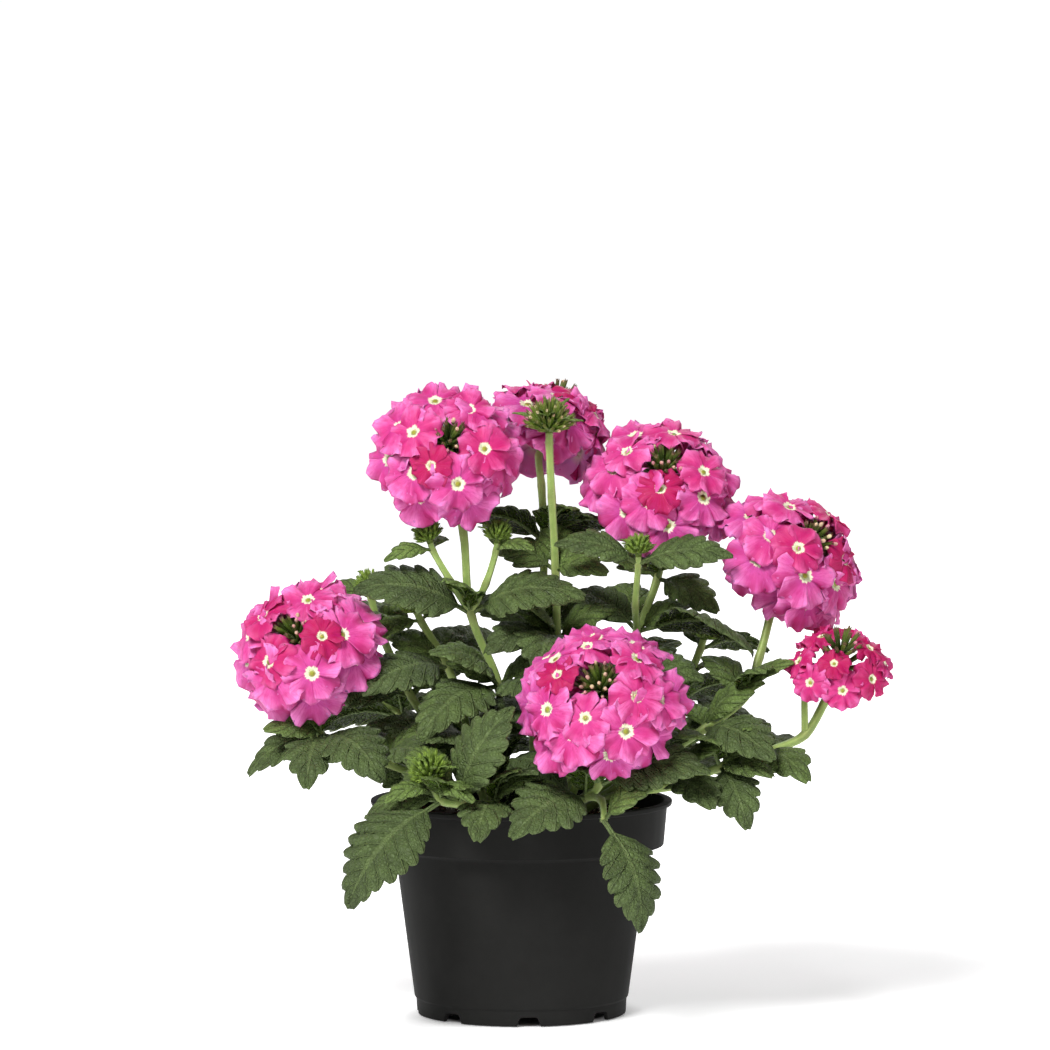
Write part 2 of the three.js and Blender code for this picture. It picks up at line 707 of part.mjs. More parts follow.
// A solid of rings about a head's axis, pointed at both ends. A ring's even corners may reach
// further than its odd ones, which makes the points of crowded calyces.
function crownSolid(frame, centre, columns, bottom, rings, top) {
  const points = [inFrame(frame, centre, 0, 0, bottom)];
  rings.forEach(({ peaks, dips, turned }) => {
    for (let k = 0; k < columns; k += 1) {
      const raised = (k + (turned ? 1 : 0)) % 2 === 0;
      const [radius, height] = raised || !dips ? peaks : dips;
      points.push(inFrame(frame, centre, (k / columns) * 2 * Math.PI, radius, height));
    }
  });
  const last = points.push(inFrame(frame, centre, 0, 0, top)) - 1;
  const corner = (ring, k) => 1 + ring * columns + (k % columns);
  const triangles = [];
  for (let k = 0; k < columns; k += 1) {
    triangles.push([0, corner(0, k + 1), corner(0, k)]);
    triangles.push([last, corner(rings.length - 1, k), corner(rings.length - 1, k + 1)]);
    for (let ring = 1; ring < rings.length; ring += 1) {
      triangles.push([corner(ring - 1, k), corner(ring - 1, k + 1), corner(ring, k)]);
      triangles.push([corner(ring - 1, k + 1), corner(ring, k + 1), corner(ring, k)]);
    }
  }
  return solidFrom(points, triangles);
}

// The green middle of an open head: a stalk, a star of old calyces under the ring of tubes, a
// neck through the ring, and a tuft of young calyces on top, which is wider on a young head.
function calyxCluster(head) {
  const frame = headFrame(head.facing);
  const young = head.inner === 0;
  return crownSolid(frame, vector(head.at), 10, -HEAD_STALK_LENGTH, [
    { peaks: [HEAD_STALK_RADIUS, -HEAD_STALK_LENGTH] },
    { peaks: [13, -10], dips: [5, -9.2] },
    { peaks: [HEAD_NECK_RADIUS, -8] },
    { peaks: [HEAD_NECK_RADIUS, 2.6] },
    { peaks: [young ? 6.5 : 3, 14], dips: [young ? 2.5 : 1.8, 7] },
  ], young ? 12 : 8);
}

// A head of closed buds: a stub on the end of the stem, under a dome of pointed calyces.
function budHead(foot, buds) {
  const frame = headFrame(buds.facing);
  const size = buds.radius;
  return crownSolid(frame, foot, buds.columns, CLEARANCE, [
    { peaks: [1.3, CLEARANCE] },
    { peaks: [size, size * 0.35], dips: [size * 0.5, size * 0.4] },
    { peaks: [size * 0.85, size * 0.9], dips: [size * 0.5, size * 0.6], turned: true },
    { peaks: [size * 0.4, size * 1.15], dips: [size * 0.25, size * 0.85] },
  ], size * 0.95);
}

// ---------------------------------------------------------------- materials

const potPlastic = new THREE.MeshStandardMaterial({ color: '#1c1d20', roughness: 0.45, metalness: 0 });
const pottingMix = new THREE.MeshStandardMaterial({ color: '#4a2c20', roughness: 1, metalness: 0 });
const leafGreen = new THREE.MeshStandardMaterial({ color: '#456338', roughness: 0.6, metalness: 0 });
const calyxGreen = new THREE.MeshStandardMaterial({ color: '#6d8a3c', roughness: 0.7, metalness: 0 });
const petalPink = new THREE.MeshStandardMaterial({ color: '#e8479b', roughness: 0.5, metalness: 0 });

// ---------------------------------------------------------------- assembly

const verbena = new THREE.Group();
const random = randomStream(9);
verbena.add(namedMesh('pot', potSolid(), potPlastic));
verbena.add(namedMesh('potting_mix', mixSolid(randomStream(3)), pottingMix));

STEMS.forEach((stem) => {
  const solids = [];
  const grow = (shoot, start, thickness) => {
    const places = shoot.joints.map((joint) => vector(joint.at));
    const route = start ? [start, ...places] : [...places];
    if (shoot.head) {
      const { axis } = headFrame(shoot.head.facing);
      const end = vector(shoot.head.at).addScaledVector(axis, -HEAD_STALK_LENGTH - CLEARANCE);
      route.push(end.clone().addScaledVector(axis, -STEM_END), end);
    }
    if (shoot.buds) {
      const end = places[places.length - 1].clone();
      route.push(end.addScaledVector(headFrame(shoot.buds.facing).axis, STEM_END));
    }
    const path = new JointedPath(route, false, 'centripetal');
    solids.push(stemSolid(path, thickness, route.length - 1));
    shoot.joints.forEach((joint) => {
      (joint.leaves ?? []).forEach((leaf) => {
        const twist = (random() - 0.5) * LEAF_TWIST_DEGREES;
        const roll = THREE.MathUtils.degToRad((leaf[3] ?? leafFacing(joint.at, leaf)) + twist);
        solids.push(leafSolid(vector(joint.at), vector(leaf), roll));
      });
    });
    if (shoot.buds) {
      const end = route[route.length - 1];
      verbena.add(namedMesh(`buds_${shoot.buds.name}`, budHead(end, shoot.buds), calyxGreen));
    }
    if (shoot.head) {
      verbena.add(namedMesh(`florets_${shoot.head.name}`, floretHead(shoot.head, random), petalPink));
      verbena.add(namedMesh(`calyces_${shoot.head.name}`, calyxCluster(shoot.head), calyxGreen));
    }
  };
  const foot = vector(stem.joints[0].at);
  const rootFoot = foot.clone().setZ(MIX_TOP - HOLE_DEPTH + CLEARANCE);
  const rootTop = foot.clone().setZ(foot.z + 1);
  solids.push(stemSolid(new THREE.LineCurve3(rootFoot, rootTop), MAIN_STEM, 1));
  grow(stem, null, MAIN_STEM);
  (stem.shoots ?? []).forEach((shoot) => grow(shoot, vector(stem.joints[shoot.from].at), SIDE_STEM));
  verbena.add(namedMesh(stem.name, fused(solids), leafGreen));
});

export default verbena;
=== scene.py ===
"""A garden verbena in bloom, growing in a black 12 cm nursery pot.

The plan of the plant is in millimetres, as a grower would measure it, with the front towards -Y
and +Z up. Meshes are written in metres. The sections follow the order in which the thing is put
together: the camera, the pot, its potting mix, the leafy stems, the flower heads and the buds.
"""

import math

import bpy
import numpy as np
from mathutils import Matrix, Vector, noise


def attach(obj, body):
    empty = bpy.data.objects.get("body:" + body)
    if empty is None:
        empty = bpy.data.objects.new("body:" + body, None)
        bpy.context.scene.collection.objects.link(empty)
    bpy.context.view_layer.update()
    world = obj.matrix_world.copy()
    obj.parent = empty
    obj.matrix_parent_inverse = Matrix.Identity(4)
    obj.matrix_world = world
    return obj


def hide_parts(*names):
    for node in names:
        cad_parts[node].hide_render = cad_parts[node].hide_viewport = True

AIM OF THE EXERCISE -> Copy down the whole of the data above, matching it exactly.

SOLUTION ->
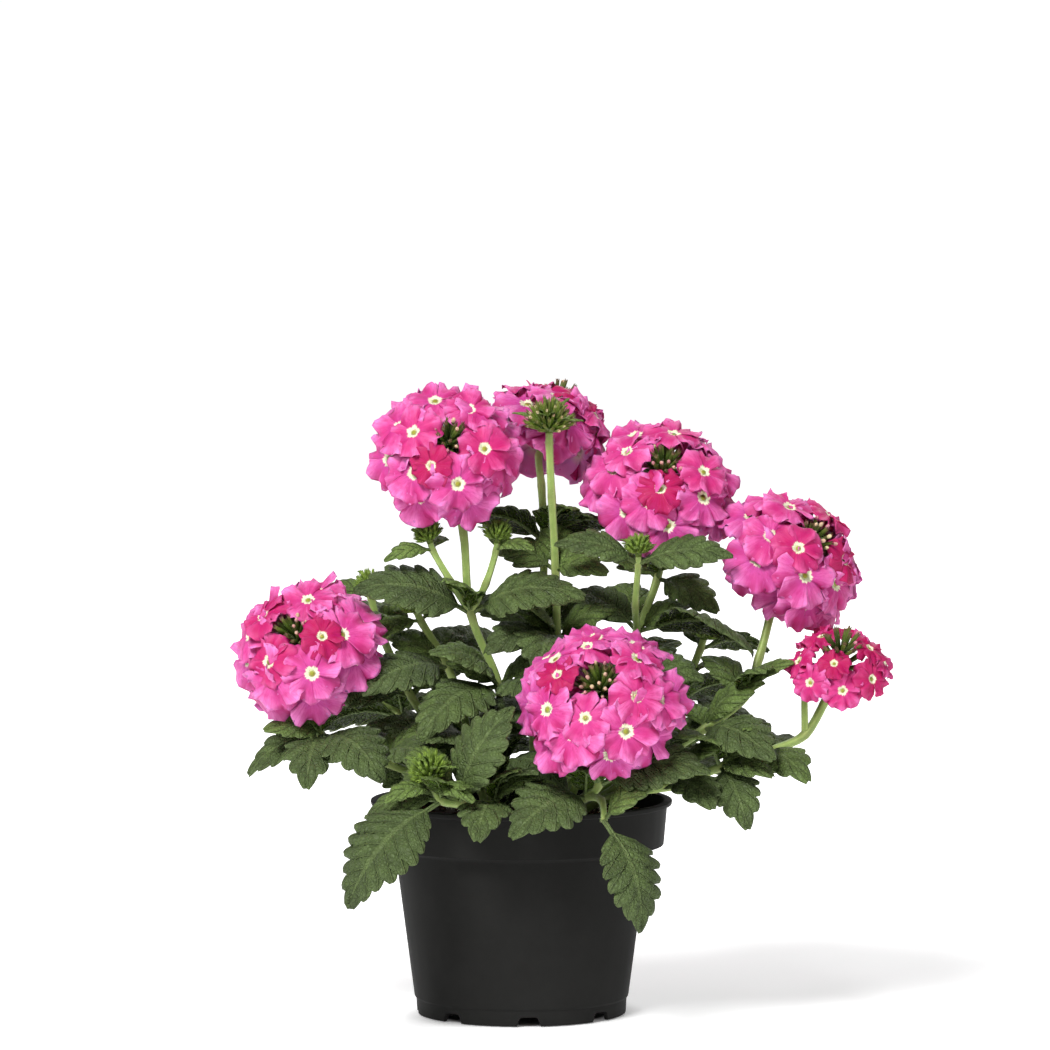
Write part 2 of the three.js and Blender code for this picture. It picks up at line 707 of part.mjs. More parts follow.
// A solid of rings about a head's axis, pointed at both ends. A ring's even corners may reach
// further than its odd ones, which makes the points of crowded calyces.
function crownSolid(frame, centre, columns, bottom, rings, top) {
  const points = [inFrame(frame, centre, 0, 0, bottom)];
  rings.forEach(({ peaks, dips, turned }) => {
    for (let k = 0; k < columns; k += 1) {
      const raised = (k + (turned ? 1 : 0)) % 2 === 0;
      const [radius, height] = raised || !dips ? peaks : dips;
      points.push(inFrame(frame, centre, (k / columns) * 2 * Math.PI, radius, height));
    }
  });
  const last = points.push(inFrame(frame, centre, 0, 0, top)) - 1;
  const corner = (ring, k) => 1 + ring * columns + (k % columns);
  const triangles = [];
  for (let k = 0; k < columns; k += 1) {
    triangles.push([0, corner(0, k + 1), corner(0, k)]);
    triangles.push([last, corner(rings.length - 1, k), corner(rings.length - 1, k + 1)]);
    for (let ring = 1; ring < rings.length; ring += 1) {
      triangles.push([corner(ring - 1, k), corner(ring - 1, k + 1), corner(ring, k)]);
      triangles.push([corner(ring - 1, k + 1), corner(ring, k + 1), corner(ring, k)]);
    }
  }
  return solidFrom(points, triangles);
}

// The green middle of an open head: a stalk, a star of old calyces under the ring of tubes, a
// neck through the ring, and a tuft of young calyces on top, which is wider on a young head.
function calyxCluster(head) {
  const frame = headFrame(head.facing);
  const young = head.inner === 0;
  return crownSolid(frame, vector(head.at), 10, -HEAD_STALK_LENGTH, [
    { peaks: [HEAD_STALK_RADIUS, -HEAD_STALK_LENGTH] },
    { peaks: [13, -10], dips: [5, -9.2] },
    { peaks: [HEAD_NECK_RADIUS, -8] },
    { peaks: [HEAD_NECK_RADIUS, 2.6] },
    { peaks: [young ? 6.5 : 3, 14], dips: [young ? 2.5 : 1.8, 7] },
  ], young ? 12 : 8);
}

// A head of closed buds: a stub on the end of the stem, under a dome of pointed calyces.
function budHead(foot, buds) {
  const frame = headFrame(buds.facing);
  const size = buds.radius;
  return crownSolid(frame, foot, buds.columns, CLEARANCE, [
    { peaks: [1.3, CLEARANCE] },
    { peaks: [size, size * 0.35], dips: [size * 0.5, size * 0.4] },
    { peaks: [size * 0.85, size * 0.9], dips: [size * 0.5, size * 0.6], turned: true },
    { peaks: [size * 0.4, size * 1.15], dips: [size * 0.25, size * 0.85] },
  ], size * 0.95);
}

// ---------------------------------------------------------------- materials

const potPlastic = new THREE.MeshStandardMaterial({ color: '#1c1d20', roughness: 0.45, metalness: 0 });
const pottingMix = new THREE.MeshStandardMaterial({ color: '#4a2c20', roughness: 1, metalness: 0 });
const leafGreen = new THREE.MeshStandardMaterial({ color: '#456338', roughness: 0.6, metalness: 0 });
const calyxGreen = new THREE.MeshStandardMaterial({ color: '#6d8a3c', roughness: 0.7, metalness: 0 });
const petalPink = new THREE.MeshStandardMaterial({ color: '#e8479b', roughness: 0.5, metalness: 0 });

// ---------------------------------------------------------------- assembly

const verbena = new THREE.Group();
const random = randomStream(9);
verbena.add(namedMesh('pot', potSolid(), potPlastic));
verbena.add(namedMesh('potting_mix', mixSolid(randomStream(3)), pottingMix));

STEMS.forEach((stem) => {
  const solids = [];
  const grow = (shoot, start, thickness) => {
    const places = shoot.joints.map((joint) => vector(joint.at));
    const route = start ? [start, ...places] : [...places];
    if (shoot.head) {
      const { axis } = headFrame(shoot.head.facing);
      const end = vector(shoot.head.at).addScaledVector(axis, -HEAD_STALK_LENGTH - CLEARANCE);
      route.push(end.clone().addScaledVector(axis, -STEM_END), end);
    }
    if (shoot.buds) {
      const end = places[places.length - 1].clone();
      route.push(end.addScaledVector(headFrame(shoot.buds.facing).axis, STEM_END));
    }
    const path = new JointedPath(route, false, 'centripetal');
    solids.push(stemSolid(path, thickness, route.length - 1));
    shoot.joints.forEach((joint) => {
      (joint.leaves ?? []).forEach((leaf) => {
        const twist = (random() - 0.5) * LEAF_TWIST_DEGREES;
        const roll = THREE.MathUtils.degToRad((leaf[3] ?? leafFacing(joint.at, leaf)) + twist);
        solids.push(leafSolid(vector(joint.at), vector(leaf), roll));
      });
    });
    if (shoot.buds) {
      const end = route[route.length - 1];
      verbena.add(namedMesh(`buds_${shoot.buds.name}`, budHead(end, shoot.buds), calyxGreen));
    }
    if (shoot.head) {
      verbena.add(namedMesh(`florets_${shoot.head.name}`, floretHead(shoot.head, random), petalPink));
      verbena.add(namedMesh(`calyces_${shoot.head.name}`, calyxCluster(shoot.head), calyxGreen));
    }
  };
  const foot = vector(stem.joints[0].at);
  const rootFoot = foot.clone().setZ(MIX_TOP - HOLE_DEPTH + CLEARANCE);
  const rootTop = foot.clone().setZ(foot.z + 1);
  solids.push(stemSolid(new THREE.LineCurve3(rootFoot, rootTop), MAIN_STEM, 1));
  grow(stem, null, MAIN_STEM);
  (stem.shoots ?? []).forEach((shoot) => grow(shoot, vector(stem.joints[shoot.from].at), SIDE_STEM));
  verbena.add(namedMesh(stem.name, fused(solids), leafGreen));
});

export default verbena;
=== scene.py ===
"""A garden verbena in bloom, growing in a black 12 cm nursery pot.

The plan of the plant is in millimetres, as a grower would measure it, with the front towards -Y
and +Z up. Meshes are written in metres. The sections follow the order in which the thing is put
together: the camera, the pot, its potting mix, the leafy stems, the flower heads and the buds.
"""

import math

import bpy
import numpy as np
from mathutils import Matrix, Vector, noise


def attach(obj, body):
    empty = bpy.data.objects.get("body:" + body)
    if empty is None:
        empty = bpy.data.objects.new("body:" + body, None)
        bpy.context.scene.collection.objects.link(empty)
    bpy.context.view_layer.update()
    world = obj.matrix_world.copy()
    obj.parent = empty
    obj.matrix_parent_inverse = Matrix.Identity(4)
    obj.matrix_world = world
    return obj


def hide_parts(*names):
    for node in names:
        cad_parts[node].hide_render = cad_parts[node].hide_viewport = True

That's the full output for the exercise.